> **Stored records**
----

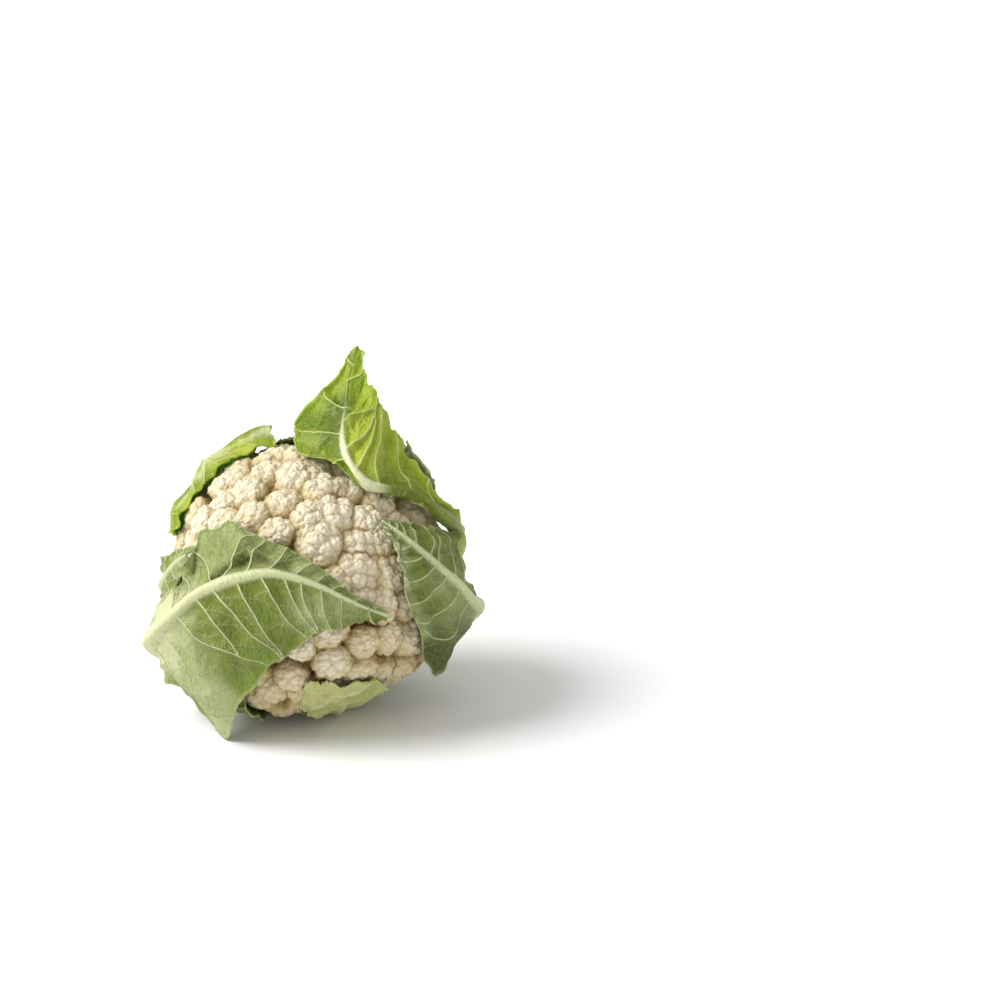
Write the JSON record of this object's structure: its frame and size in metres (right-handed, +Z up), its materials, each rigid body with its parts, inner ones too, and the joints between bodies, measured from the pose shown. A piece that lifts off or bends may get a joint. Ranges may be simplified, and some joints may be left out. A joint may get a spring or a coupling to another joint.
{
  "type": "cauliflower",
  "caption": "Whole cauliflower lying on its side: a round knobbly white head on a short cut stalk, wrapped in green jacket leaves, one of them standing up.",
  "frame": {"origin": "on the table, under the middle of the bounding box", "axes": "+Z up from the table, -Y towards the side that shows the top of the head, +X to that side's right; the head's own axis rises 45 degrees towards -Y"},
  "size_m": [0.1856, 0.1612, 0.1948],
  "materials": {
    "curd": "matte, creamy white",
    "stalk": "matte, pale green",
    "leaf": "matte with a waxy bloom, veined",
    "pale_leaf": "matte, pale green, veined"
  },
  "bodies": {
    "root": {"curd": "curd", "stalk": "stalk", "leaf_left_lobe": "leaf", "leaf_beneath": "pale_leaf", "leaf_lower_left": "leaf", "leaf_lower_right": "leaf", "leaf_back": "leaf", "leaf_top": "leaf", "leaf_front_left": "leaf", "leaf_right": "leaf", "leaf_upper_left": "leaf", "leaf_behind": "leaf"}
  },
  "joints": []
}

----

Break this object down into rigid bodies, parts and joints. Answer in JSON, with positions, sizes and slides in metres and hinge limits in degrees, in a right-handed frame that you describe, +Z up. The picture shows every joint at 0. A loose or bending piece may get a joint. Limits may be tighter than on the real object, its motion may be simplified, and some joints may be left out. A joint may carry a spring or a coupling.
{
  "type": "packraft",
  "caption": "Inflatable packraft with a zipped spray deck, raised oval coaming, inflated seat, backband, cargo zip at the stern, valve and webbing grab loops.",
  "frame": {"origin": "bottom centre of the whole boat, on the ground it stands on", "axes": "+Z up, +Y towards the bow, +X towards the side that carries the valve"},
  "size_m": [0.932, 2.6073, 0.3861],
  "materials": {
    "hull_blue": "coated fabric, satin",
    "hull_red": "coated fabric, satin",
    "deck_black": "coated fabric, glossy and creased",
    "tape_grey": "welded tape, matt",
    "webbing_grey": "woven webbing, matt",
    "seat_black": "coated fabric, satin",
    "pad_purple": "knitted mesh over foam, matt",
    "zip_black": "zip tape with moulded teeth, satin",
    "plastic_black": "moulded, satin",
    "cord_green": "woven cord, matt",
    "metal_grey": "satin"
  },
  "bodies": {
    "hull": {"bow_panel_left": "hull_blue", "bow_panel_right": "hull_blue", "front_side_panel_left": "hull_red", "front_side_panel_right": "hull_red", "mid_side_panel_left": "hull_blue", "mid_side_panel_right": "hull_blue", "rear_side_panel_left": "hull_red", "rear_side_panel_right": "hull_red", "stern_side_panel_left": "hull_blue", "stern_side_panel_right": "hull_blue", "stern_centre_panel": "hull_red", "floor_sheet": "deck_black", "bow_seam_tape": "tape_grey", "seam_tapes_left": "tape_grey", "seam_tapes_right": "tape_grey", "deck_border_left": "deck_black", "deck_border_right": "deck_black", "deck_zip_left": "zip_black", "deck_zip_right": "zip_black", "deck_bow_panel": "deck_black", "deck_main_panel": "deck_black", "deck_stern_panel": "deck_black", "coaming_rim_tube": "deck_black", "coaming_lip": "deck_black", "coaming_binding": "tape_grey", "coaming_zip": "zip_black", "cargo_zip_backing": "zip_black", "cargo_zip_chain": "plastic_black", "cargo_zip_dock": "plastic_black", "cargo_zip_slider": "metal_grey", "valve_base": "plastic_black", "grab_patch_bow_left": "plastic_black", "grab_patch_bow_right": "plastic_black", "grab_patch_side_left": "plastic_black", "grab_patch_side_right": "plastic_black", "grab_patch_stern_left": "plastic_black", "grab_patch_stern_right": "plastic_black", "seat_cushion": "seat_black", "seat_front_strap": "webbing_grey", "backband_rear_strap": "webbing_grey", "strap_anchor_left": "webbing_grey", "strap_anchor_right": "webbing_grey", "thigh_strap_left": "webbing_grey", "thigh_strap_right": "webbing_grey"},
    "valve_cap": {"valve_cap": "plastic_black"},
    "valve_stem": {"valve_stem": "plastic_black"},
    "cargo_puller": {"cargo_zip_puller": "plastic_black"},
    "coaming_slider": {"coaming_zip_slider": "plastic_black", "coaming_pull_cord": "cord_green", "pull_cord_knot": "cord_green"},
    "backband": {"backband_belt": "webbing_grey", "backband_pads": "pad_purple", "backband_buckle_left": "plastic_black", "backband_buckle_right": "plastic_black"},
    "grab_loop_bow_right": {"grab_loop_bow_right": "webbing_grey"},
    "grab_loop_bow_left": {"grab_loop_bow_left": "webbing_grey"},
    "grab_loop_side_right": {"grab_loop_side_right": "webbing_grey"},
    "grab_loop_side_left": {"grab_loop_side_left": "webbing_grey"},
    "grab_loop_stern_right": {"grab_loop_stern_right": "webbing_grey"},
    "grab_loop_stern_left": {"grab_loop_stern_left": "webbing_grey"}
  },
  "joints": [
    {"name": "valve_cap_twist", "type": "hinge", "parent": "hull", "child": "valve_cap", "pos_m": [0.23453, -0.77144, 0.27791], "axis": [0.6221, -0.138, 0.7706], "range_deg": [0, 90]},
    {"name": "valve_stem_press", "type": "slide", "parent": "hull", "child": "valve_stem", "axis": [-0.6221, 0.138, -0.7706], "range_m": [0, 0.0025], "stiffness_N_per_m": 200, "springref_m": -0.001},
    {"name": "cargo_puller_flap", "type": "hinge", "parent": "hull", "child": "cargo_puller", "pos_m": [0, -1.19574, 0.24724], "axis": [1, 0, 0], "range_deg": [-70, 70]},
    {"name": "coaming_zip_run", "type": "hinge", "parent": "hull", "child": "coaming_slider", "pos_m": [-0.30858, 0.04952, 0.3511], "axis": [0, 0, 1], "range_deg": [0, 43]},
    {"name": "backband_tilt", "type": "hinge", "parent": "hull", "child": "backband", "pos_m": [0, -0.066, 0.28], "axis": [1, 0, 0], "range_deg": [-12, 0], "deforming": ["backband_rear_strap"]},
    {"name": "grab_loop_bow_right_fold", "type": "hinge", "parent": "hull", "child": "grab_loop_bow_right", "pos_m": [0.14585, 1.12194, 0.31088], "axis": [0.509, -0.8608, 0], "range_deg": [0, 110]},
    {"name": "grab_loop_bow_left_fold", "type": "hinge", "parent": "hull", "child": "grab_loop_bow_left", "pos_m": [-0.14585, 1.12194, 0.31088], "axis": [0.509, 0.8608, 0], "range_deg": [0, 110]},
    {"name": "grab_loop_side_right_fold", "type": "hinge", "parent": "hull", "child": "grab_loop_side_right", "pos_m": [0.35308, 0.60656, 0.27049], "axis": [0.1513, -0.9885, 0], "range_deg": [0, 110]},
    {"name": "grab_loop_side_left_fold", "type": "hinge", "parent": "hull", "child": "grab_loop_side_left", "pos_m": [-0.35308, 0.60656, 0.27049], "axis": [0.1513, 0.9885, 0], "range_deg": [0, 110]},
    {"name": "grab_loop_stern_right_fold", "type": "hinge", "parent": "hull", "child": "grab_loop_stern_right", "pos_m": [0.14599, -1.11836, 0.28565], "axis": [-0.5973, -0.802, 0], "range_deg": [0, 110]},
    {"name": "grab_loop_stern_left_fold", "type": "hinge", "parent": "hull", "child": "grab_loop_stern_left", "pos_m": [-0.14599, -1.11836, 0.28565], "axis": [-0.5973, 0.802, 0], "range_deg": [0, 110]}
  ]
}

----

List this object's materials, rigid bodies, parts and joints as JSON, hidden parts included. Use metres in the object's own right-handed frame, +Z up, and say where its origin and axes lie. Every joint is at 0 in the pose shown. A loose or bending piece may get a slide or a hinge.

----

> **Your task**
Check each line of the entries for the string "rigid". Copy the lines that have it.

> **Complete answer**
Write the JSON record of this object's structure: its frame and size in metres (right-handed, +Z up), its materials, each rigid body with its parts, inner ones too, and the joints between bodies, measured from the pose shown. A piece that lifts off or bends may get a joint. Ranges may be simplified, and some joints may be left out. A joint may get a spring or a coupling to another joint.
Break this object down into rigid bodies, parts and joints. Answer in JSON, with positions, sizes and slides in metres and hinge limits in degrees, in a right-handed frame that you describe, +Z up. The picture shows every joint at 0. A loose or bending piece may get a joint. Limits may be tighter than on the real object, its motion may be simplified, and some joints may be left out. A joint may carry a spring or a coupling.
List this object's materials, rigid bodies, parts and joints as JSON, hidden parts included. Use metres in the object's own right-handed frame, +Z up, and say where its origin and axes lie. Every joint is at 0 in the pose shown. A loose or bending piece may get a slide or a hinge.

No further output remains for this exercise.